$${\dfrac{1}{\pi^2}}\int_{0}^{\infty}\dfrac{{(\ln{x}})^2}{\sqrt{x}{(1-x)^2}} \mathrm d x$$
I tried substituting $1/x$ for $x$ but the the only change in the integral is that the $\sqrt{x}$ moves in the numerator from the denominator. I don't understand what to substitute. $\tan{x}$ doesn't seem to work.
You can split the integral at $1$ and use your substitution in the second part. Then the integral becomes $$ I \equiv \int \limits_0^\infty \frac{\ln^2 (x)}{\sqrt{x} (1-x)^2} \, \mathrm{d} x= \int \limits_0^1 \left(\frac{1}{\sqrt{x}} + \sqrt{x}\right) \frac{\ln^2 (x)}{(1-x)^2} \, \mathrm{d} x \, .$$ Now let $x = \mathrm{e}^{-2 t} $ and integrate by parts to obtain $$ I = 4 \int \limits_0^\infty \frac{t^2 \cosh(t)}{\sinh^2(t)} \, \mathrm{d} t = 8 \int \limits_0^\infty \frac{t}{\sinh(t)} \, \mathrm{d} t = 16 \int \limits_0^\infty \frac{t \mathrm{e}^{-t}}{1 - \mathrm{e}^{-2 t}} \, \mathrm{d} t\, .$$ Finally, use the geometric series to expand the denominator and recognise the Dirichlet lambda function: $$ I = 16 \sum \limits_{n=0}^\infty \int \limits_0^\infty t \mathrm{e}^{-(2n+1) t} \, \mathrm{d} t = 16 \sum \limits_{n=0}^\infty \frac{1}{(2n+1)^2} = 16 \lambda (2) = 12 \zeta(2) = 2 \pi^2 \, .$$ Therefore, $\frac{1}{\pi^2} I = 2$ .

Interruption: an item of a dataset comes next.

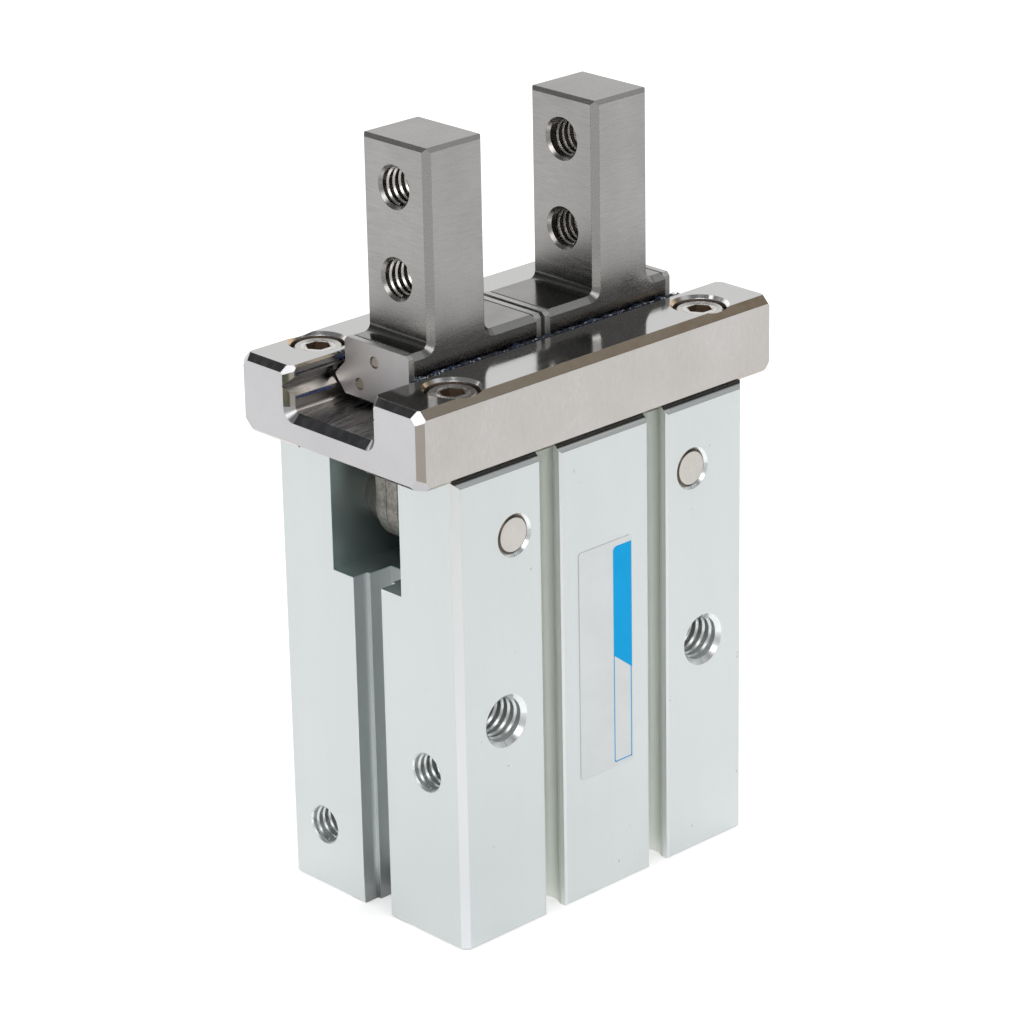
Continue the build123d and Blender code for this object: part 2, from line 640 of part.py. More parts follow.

Letting $t=\sqrt x$ transforms the integral into $$ I=8 \underbrace{\int_0^{\infty} \frac{\ln ^2 t}{\left(1-t^2\right)^2} d t}_J $$ For $J$, $t\mapsto \frac 1t$ gives another version of $J$
$$ J=\int_0^{\infty} \frac{t^2 \ln ^2 t}{\left(1-t^2\right)^2} d t $$ Summing two versions of $J$ yields $$ \begin{aligned} 2 J&=\int_0^{\infty} \frac{1+t^2}{\left(1-t^2\right)^2} \ln ^2 t d t \\ & =\int_0^{\infty} \frac{1+\frac{1}{t^2}}{\left(t-\frac{1}{t}\right)^2} \ln ^2 t d t \\ & =\int_0^{\infty} \ln ^2 t \frac{d\left(t-\frac{1}{t}\right)}{\left(t-\frac{1}{t}\right)^2} \\ & =-\int_0^{\infty} \ln ^2 t d\left(\frac{1}{t-\frac{1}{t}}\right) \\ & =2 \int_0^{\infty} \frac{\ln t}{t^2-1} d t \\ & =2\left(\frac{\pi^2}{4}\right) \\ & \end{aligned} $$
We can now conclude that $$\boxed{\frac{I}{\pi^2} =2}$$